Challenge: Everything from the line containing "panel, set in by inset" to the line containing "imported = [obj", both lines included, must be copied exactly; nothing else should be.

[Rows from a 3D modeling dataset]
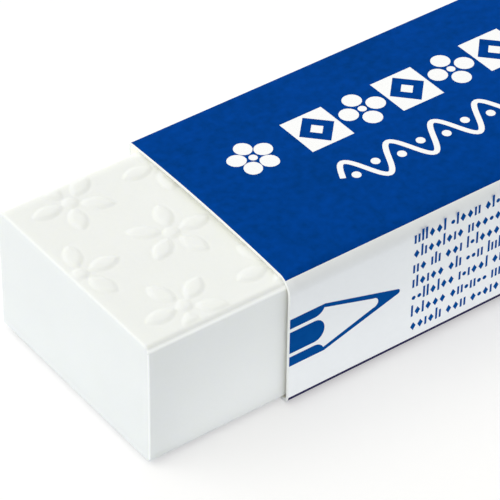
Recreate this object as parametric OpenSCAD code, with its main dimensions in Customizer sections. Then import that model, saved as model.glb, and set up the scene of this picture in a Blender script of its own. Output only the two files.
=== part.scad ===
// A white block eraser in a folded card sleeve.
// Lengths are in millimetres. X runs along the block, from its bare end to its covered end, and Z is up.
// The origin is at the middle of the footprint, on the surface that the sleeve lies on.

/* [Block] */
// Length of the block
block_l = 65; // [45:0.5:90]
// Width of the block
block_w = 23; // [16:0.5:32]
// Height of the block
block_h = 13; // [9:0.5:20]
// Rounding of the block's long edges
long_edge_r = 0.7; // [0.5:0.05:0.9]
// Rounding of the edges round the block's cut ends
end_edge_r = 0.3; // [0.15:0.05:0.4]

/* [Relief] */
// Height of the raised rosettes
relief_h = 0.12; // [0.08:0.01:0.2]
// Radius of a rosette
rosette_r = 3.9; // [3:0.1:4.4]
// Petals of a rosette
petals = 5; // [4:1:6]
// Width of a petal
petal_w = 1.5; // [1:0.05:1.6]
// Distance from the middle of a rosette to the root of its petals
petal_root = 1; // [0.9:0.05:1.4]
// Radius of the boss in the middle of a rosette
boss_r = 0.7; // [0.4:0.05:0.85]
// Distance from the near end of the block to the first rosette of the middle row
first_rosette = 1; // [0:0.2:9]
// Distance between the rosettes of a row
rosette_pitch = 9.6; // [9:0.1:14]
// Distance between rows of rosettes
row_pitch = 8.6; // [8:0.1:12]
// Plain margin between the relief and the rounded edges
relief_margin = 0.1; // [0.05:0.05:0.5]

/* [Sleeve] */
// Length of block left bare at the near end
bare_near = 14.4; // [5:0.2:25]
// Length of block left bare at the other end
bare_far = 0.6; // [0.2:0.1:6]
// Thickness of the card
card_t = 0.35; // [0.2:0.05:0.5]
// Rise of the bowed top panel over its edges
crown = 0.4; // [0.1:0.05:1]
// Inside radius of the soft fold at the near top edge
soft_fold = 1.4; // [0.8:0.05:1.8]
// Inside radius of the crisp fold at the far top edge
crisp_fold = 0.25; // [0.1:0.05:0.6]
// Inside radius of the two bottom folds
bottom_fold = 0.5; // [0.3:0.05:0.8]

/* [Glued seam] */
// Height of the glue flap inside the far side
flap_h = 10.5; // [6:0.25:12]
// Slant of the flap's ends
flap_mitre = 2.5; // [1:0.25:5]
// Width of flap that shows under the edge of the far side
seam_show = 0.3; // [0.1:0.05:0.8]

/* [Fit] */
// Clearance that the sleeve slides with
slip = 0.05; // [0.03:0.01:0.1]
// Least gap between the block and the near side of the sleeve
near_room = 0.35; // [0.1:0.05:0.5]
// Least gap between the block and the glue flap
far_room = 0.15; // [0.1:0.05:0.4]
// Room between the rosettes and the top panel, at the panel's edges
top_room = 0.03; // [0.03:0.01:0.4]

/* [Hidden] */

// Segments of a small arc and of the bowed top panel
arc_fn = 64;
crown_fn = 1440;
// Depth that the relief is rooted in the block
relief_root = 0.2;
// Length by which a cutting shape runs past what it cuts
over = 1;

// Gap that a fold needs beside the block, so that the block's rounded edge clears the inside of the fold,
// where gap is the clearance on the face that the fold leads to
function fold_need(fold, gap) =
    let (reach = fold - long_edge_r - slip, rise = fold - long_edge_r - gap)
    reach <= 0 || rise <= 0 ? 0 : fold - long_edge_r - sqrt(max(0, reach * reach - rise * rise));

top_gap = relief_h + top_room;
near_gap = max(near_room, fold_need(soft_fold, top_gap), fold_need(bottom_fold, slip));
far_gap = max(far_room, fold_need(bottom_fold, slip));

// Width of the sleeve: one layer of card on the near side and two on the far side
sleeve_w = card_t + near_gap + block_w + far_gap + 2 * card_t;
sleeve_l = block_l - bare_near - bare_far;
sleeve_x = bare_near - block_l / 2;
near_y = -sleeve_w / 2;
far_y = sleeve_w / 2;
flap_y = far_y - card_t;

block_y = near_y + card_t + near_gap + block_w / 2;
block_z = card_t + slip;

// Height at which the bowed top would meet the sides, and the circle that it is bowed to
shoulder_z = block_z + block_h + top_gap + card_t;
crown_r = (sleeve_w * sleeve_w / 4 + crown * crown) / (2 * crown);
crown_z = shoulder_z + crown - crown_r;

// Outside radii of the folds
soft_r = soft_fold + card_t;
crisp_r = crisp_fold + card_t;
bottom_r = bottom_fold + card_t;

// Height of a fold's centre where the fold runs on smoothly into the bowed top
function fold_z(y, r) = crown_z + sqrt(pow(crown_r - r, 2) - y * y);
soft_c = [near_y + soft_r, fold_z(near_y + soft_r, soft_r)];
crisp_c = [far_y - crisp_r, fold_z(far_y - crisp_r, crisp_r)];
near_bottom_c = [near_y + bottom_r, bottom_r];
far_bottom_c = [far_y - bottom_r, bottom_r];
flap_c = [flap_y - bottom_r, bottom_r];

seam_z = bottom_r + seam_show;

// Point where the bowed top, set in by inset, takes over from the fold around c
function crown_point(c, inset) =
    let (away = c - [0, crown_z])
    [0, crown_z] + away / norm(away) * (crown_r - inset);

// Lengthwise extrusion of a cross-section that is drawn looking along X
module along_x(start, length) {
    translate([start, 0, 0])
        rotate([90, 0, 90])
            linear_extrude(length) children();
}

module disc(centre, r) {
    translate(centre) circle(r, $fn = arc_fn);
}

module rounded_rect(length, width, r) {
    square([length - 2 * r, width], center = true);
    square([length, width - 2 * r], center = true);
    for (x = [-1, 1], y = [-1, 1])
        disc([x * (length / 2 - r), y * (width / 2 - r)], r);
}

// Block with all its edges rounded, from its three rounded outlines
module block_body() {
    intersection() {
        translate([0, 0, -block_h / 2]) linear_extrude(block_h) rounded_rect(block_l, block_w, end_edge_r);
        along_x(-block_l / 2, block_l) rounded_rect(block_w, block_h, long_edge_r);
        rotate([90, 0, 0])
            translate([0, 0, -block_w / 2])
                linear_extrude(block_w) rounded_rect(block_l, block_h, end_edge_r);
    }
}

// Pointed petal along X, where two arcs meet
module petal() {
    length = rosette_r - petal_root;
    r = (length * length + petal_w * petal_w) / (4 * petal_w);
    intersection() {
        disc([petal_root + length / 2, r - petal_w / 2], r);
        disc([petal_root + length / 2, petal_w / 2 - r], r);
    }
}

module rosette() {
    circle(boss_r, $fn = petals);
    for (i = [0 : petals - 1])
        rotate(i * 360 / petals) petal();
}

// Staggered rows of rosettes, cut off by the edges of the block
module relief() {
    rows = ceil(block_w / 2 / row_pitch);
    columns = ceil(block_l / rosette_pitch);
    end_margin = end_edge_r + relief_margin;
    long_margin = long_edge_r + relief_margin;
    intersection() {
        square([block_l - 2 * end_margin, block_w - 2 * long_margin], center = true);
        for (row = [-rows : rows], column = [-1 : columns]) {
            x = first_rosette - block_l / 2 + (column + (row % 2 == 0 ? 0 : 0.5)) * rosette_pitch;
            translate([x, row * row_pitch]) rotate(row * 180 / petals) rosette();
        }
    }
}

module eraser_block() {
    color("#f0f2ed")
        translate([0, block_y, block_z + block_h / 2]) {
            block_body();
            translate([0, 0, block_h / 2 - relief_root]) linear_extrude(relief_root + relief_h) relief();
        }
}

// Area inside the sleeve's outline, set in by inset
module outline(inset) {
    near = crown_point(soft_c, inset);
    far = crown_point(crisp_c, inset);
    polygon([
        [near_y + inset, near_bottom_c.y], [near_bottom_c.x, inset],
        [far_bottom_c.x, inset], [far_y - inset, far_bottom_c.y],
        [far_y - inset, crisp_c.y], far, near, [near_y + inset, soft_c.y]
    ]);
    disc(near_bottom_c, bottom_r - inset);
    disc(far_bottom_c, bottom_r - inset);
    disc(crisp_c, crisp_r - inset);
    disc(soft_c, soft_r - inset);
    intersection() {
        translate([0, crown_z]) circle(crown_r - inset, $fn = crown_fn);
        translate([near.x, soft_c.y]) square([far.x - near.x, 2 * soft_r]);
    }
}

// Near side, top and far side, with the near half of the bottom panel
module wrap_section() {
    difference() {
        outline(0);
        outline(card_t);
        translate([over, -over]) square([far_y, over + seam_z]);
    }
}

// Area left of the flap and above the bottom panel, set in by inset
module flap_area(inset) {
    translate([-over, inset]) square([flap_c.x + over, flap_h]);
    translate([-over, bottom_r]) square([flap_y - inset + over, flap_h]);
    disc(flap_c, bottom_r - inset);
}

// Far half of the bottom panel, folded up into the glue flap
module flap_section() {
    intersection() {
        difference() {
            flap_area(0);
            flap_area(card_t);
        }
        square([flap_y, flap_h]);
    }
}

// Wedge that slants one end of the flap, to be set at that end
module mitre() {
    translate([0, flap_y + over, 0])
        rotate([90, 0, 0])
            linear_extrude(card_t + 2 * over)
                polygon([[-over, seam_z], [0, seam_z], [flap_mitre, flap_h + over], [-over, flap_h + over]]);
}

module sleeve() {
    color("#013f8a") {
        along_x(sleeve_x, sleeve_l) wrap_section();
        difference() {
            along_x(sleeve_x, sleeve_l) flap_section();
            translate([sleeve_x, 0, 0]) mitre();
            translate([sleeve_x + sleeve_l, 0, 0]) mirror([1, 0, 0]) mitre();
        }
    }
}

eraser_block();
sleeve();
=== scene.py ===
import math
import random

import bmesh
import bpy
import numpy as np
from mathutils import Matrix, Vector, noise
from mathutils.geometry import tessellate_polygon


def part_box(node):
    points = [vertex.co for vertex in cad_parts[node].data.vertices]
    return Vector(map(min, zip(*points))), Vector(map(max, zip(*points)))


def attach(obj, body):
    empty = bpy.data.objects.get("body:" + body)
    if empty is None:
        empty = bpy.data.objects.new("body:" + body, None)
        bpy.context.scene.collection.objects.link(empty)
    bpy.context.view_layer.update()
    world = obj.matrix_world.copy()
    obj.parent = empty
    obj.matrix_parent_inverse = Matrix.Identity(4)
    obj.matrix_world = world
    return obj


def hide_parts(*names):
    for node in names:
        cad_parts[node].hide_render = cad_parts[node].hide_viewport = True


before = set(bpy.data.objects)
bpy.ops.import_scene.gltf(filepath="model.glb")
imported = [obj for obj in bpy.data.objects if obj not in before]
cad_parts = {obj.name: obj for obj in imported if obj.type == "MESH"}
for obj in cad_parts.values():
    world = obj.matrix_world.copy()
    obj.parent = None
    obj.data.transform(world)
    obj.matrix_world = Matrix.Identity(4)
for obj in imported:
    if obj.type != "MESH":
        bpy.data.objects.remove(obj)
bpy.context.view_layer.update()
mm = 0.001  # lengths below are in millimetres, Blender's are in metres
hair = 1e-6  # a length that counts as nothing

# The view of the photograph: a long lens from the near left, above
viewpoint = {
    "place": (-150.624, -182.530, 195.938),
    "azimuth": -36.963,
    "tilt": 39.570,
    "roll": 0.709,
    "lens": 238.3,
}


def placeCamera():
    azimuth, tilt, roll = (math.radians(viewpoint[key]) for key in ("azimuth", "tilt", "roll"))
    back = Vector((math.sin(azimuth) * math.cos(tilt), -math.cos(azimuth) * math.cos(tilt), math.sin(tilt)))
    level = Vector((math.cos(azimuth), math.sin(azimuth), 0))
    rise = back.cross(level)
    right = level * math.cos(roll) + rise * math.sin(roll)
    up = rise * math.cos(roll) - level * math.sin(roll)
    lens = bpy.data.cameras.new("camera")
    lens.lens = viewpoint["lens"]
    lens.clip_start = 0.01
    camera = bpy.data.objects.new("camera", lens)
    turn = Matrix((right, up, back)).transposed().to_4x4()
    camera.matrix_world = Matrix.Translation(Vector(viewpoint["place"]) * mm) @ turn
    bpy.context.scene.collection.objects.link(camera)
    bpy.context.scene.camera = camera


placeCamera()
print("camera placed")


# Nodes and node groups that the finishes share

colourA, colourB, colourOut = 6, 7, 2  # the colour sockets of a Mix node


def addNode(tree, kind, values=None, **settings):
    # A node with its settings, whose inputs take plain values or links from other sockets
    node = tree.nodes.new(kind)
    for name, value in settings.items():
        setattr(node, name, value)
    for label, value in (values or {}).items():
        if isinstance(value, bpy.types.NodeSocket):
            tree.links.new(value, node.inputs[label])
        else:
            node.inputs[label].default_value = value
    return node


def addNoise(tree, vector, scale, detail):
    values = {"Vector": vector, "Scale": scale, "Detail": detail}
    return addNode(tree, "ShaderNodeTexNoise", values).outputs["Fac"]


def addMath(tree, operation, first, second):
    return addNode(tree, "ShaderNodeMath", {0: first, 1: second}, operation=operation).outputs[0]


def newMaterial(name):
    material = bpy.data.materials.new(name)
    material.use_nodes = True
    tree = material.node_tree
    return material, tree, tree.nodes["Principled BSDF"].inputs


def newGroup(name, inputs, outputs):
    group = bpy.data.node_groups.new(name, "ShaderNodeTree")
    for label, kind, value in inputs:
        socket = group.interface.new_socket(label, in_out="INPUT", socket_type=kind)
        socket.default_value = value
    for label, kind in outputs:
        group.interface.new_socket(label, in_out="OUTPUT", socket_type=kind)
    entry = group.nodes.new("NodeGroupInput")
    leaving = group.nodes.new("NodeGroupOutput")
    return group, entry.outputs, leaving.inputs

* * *

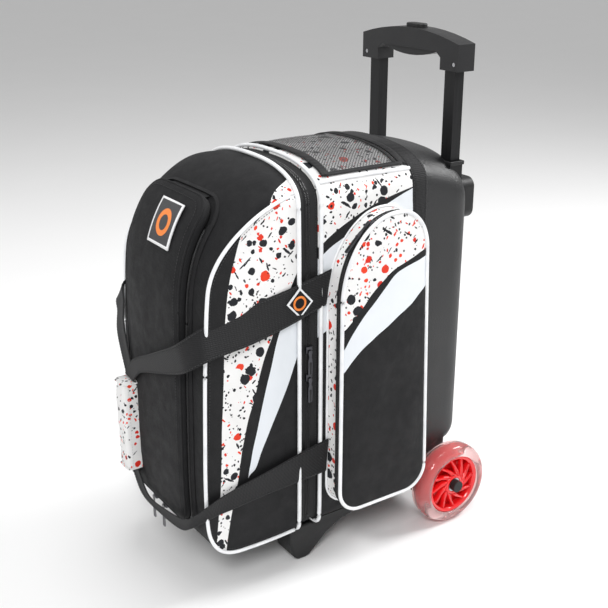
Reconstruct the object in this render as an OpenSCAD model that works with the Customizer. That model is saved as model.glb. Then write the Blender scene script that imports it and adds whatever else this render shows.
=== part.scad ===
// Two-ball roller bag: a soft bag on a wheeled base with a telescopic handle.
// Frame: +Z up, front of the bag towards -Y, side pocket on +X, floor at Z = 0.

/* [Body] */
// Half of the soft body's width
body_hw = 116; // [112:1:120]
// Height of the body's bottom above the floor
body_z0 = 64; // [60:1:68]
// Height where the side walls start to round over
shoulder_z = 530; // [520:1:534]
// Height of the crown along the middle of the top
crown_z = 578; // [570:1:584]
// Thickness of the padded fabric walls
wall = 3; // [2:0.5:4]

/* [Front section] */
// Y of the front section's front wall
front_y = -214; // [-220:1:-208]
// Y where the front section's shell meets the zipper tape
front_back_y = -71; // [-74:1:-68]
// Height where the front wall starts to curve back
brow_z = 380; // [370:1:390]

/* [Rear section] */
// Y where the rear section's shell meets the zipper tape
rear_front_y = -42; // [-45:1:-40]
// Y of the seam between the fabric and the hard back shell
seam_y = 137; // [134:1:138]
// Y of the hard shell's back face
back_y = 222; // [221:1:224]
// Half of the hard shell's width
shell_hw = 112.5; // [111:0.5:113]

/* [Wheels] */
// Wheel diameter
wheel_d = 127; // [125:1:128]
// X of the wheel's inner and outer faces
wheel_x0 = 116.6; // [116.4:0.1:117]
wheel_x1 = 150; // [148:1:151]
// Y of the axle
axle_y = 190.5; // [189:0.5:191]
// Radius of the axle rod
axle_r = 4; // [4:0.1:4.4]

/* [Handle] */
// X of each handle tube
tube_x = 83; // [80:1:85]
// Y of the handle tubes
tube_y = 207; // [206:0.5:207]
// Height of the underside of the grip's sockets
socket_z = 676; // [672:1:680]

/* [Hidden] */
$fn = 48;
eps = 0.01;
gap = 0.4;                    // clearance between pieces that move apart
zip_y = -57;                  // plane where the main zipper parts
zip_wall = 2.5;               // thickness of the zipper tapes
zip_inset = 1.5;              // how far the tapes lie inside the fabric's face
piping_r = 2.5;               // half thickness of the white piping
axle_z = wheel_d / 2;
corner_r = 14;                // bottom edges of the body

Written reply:
// Area left of the flap and above the bottom panel, set in by inset
module flap_area(inset) {
    translate([-over, inset]) square([flap_c.x + over, flap_h]);
    translate([-over, bottom_r]) square([flap_y - inset + over, flap_h]);
    disc(flap_c, bottom_r - inset);
}

// Far half of the bottom panel, folded up into the glue flap
module flap_section() {
    intersection() {
        difference() {
            flap_area(0);
            flap_area(card_t);
        }
        square([flap_y, flap_h]);
    }
}

// Wedge that slants one end of the flap, to be set at that end
module mitre() {
    translate([0, flap_y + over, 0])
        rotate([90, 0, 0])
            linear_extrude(card_t + 2 * over)
                polygon([[-over, seam_z], [0, seam_z], [flap_mitre, flap_h + over], [-over, flap_h + over]]);
}

module sleeve() {
    color("#013f8a") {
        along_x(sleeve_x, sleeve_l) wrap_section();
        difference() {
            along_x(sleeve_x, sleeve_l) flap_section();
            translate([sleeve_x, 0, 0]) mitre();
            translate([sleeve_x + sleeve_l, 0, 0]) mirror([1, 0, 0]) mitre();
        }
    }
}

eraser_block();
sleeve();
=== scene.py ===
import math
import random

import bmesh
import bpy
import numpy as np
from mathutils import Matrix, Vector, noise
from mathutils.geometry import tessellate_polygon


def part_box(node):
    points = [vertex.co for vertex in cad_parts[node].data.vertices]
    return Vector(map(min, zip(*points))), Vector(map(max, zip(*points)))


def attach(obj, body):
    empty = bpy.data.objects.get("body:" + body)
    if empty is None:
        empty = bpy.data.objects.new("body:" + body, None)
        bpy.context.scene.collection.objects.link(empty)
    bpy.context.view_layer.update()
    world = obj.matrix_world.copy()
    obj.parent = empty
    obj.matrix_parent_inverse = Matrix.Identity(4)
    obj.matrix_world = world
    return obj


def hide_parts(*names):
    for node in names:
        cad_parts[node].hide_render = cad_parts[node].hide_viewport = True


before = set(bpy.data.objects)
bpy.ops.import_scene.gltf(filepath="model.glb")
imported = [obj for obj in bpy.data.objects if obj not in before]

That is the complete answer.